** begin Records for the exercise **

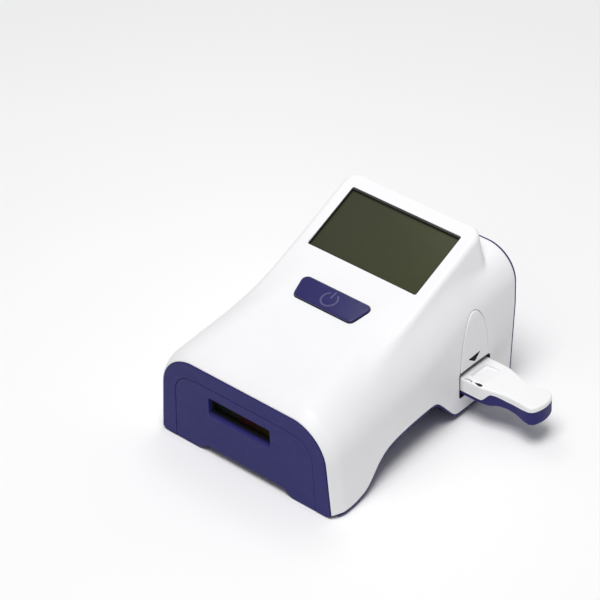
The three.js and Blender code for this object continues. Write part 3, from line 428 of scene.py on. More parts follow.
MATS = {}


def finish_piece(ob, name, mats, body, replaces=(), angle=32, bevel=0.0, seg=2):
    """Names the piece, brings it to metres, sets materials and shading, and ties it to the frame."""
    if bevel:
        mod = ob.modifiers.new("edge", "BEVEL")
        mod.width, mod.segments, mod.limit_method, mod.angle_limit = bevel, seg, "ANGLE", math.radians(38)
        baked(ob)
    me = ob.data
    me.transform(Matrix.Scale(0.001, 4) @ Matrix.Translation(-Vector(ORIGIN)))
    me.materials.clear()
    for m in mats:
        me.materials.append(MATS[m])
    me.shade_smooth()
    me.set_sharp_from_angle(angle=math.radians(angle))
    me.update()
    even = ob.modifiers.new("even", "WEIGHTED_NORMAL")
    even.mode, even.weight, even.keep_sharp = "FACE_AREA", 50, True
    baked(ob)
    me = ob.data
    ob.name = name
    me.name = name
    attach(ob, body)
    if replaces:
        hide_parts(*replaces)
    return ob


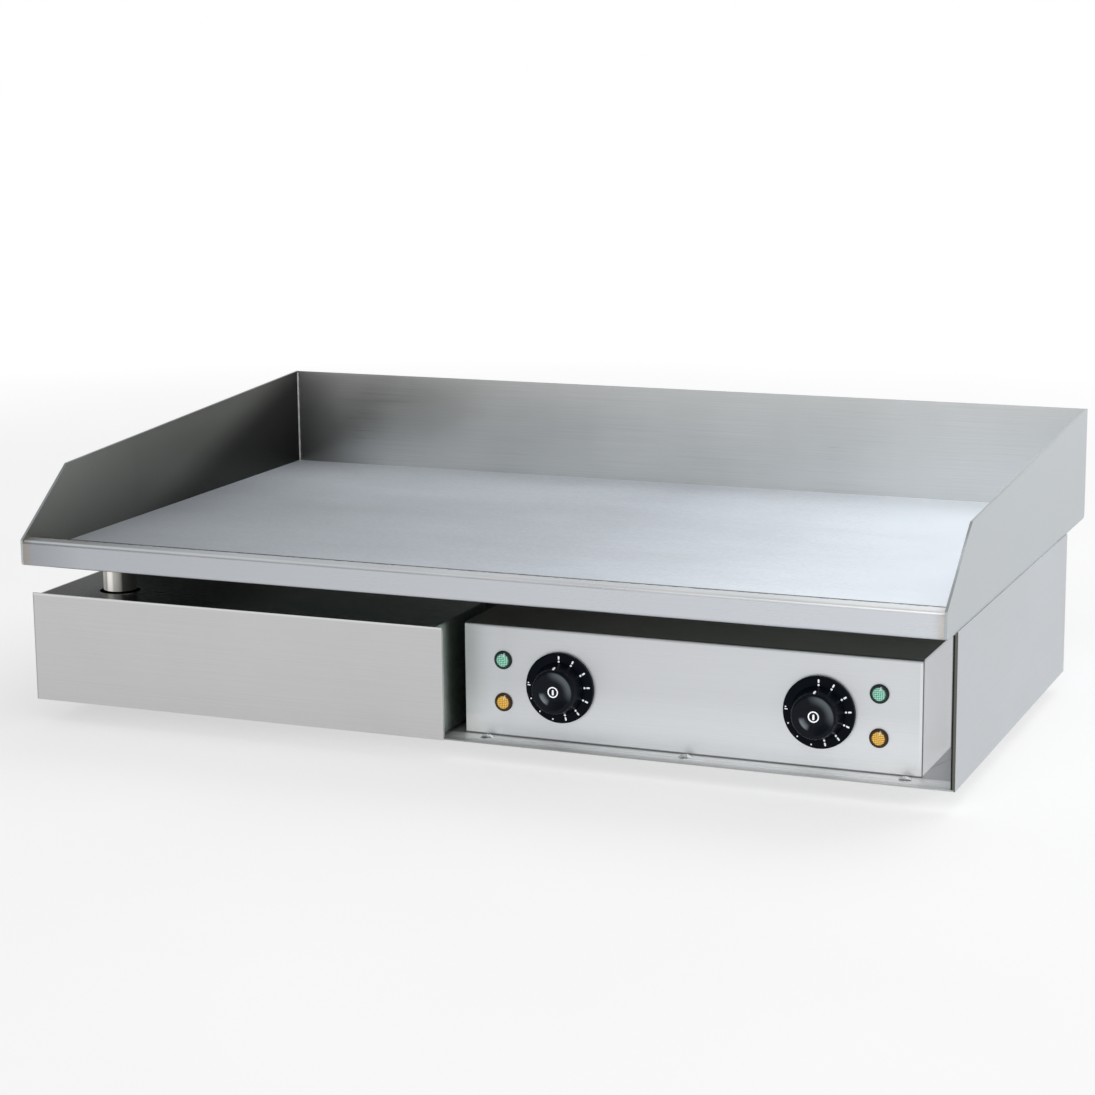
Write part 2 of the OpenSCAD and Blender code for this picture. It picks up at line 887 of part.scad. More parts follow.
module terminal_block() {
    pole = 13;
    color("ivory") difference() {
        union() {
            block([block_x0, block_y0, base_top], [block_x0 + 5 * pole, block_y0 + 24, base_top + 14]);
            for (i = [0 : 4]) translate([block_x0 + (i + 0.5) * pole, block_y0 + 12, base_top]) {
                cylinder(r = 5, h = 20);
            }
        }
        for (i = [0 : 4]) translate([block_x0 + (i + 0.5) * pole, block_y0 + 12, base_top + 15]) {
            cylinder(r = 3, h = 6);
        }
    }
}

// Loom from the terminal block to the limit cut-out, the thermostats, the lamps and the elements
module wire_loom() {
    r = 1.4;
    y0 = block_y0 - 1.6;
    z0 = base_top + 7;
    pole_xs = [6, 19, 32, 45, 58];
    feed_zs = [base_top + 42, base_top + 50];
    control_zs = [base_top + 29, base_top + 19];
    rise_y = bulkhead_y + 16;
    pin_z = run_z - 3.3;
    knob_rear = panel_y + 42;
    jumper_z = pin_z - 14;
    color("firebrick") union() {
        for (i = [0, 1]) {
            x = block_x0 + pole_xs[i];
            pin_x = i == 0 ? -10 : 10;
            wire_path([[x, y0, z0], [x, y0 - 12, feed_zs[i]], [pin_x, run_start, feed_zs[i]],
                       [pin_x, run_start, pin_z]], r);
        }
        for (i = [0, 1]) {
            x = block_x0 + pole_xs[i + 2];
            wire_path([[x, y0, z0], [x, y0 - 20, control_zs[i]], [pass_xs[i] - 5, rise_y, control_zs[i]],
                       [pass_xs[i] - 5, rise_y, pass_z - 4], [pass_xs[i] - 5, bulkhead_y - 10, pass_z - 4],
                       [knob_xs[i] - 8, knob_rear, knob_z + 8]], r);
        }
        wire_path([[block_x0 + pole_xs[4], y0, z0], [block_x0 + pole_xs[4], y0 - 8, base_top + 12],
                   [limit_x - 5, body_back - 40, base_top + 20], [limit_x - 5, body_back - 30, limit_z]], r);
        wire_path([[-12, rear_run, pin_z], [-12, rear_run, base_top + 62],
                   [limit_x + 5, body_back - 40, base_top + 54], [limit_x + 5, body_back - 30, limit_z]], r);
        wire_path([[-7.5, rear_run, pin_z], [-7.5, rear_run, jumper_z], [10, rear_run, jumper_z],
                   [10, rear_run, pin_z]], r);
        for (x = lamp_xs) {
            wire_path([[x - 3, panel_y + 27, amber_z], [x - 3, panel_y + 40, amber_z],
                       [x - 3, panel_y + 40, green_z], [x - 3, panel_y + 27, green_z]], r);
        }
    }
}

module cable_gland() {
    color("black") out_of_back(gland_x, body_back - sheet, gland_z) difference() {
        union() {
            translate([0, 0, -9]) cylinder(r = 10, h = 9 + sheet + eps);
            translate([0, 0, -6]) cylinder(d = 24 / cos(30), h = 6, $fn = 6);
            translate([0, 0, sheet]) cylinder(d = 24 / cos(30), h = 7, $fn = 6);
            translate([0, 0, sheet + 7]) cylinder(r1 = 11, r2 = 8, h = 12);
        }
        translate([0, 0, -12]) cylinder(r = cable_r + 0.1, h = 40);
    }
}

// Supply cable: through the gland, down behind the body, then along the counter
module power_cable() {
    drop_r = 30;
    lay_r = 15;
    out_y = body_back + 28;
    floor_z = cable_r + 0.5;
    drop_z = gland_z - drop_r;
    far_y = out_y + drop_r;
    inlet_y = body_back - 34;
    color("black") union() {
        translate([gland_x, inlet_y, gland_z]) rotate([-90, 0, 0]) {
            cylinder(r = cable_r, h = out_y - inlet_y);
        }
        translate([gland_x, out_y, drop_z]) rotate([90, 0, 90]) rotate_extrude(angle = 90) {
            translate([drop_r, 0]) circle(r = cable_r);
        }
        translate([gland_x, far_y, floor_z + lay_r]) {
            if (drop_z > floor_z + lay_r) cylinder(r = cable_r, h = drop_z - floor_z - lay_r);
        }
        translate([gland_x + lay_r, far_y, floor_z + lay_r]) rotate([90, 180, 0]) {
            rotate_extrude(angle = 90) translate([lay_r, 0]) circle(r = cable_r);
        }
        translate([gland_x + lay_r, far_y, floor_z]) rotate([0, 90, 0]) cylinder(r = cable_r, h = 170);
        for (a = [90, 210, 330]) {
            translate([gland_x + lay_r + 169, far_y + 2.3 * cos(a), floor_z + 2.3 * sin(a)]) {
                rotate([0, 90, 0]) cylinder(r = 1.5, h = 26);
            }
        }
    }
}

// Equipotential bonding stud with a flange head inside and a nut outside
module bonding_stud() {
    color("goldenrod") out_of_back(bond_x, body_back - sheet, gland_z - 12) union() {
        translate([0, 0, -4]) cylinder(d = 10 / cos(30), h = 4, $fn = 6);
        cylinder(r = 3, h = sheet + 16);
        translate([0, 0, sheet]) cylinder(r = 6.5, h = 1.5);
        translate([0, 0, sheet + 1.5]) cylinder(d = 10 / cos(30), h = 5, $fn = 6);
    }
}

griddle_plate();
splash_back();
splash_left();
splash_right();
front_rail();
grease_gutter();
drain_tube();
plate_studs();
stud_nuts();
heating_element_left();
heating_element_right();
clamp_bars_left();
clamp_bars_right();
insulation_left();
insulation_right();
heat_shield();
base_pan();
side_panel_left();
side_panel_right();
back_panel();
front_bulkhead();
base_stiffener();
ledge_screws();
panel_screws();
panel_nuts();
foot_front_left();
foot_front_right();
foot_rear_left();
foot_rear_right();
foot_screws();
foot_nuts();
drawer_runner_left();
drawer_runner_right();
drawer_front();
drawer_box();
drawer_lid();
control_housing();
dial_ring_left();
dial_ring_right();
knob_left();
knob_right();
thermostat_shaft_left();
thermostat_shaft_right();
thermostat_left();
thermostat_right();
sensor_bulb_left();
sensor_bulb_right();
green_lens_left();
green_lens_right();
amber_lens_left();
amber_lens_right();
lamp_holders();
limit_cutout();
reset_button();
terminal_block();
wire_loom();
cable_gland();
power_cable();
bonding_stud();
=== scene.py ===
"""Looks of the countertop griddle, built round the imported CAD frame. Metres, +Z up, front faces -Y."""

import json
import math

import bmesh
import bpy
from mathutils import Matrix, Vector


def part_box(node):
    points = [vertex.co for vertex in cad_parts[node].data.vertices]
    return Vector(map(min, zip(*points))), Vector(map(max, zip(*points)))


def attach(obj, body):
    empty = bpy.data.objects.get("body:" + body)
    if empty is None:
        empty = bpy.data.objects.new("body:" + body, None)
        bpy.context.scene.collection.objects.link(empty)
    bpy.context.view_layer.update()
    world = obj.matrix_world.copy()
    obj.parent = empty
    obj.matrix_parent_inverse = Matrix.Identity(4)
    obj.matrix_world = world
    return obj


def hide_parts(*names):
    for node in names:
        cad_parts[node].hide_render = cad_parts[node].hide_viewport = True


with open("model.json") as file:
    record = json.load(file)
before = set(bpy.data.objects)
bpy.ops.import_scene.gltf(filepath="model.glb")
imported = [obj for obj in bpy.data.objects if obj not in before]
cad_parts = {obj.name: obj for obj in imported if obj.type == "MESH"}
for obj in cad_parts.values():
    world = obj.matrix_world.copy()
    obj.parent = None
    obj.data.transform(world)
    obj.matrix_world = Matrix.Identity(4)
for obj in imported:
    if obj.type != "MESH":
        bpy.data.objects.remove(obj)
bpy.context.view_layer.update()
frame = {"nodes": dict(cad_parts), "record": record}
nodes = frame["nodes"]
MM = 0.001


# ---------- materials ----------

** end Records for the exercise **

Copy exactly, and only, the lines from the one containing "griddle_plate();" through the one containing "in imported if".

griddle_plate();
splash_back();
splash_left();
splash_right();
front_rail();
grease_gutter();
drain_tube();
plate_studs();
stud_nuts();
heating_element_left();
heating_element_right();
clamp_bars_left();
clamp_bars_right();
insulation_left();
insulation_right();
heat_shield();
base_pan();
side_panel_left();
side_panel_right();
back_panel();
front_bulkhead();
base_stiffener();
ledge_screws();
panel_screws();
panel_nuts();
foot_front_left();
foot_front_right();
foot_rear_left();
foot_rear_right();
foot_screws();
foot_nuts();
drawer_runner_left();
drawer_runner_right();
drawer_front();
drawer_box();
drawer_lid();
control_housing();
dial_ring_left();
dial_ring_right();
knob_left();
knob_right();
thermostat_shaft_left();
thermostat_shaft_right();
thermostat_left();
thermostat_right();
sensor_bulb_left();
sensor_bulb_right();
green_lens_left();
green_lens_right();
amber_lens_left();
amber_lens_right();
lamp_holders();
limit_cutout();
reset_button();
terminal_block();
wire_loom();
cable_gland();
power_cable();
bonding_stud();
=== scene.py ===
"""Looks of the countertop griddle, built round the imported CAD frame. Metres, +Z up, front faces -Y."""

import json
import math

import bmesh
import bpy
from mathutils import Matrix, Vector


def part_box(node):
    points = [vertex.co for vertex in cad_parts[node].data.vertices]
    return Vector(map(min, zip(*points))), Vector(map(max, zip(*points)))


def attach(obj, body):
    empty = bpy.data.objects.get("body:" + body)
    if empty is None:
        empty = bpy.data.objects.new("body:" + body, None)
        bpy.context.scene.collection.objects.link(empty)
    bpy.context.view_layer.update()
    world = obj.matrix_world.copy()
    obj.parent = empty
    obj.matrix_parent_inverse = Matrix.Identity(4)
    obj.matrix_world = world
    return obj


def hide_parts(*names):
    for node in names:
        cad_parts[node].hide_render = cad_parts[node].hide_viewport = True


with open("model.json") as file:
    record = json.load(file)
before = set(bpy.data.objects)
bpy.ops.import_scene.gltf(filepath="model.glb")
imported = [obj for obj in bpy.data.objects if obj not in before]
cad_parts = {obj.name: obj for obj in imported if obj.type == "MESH"}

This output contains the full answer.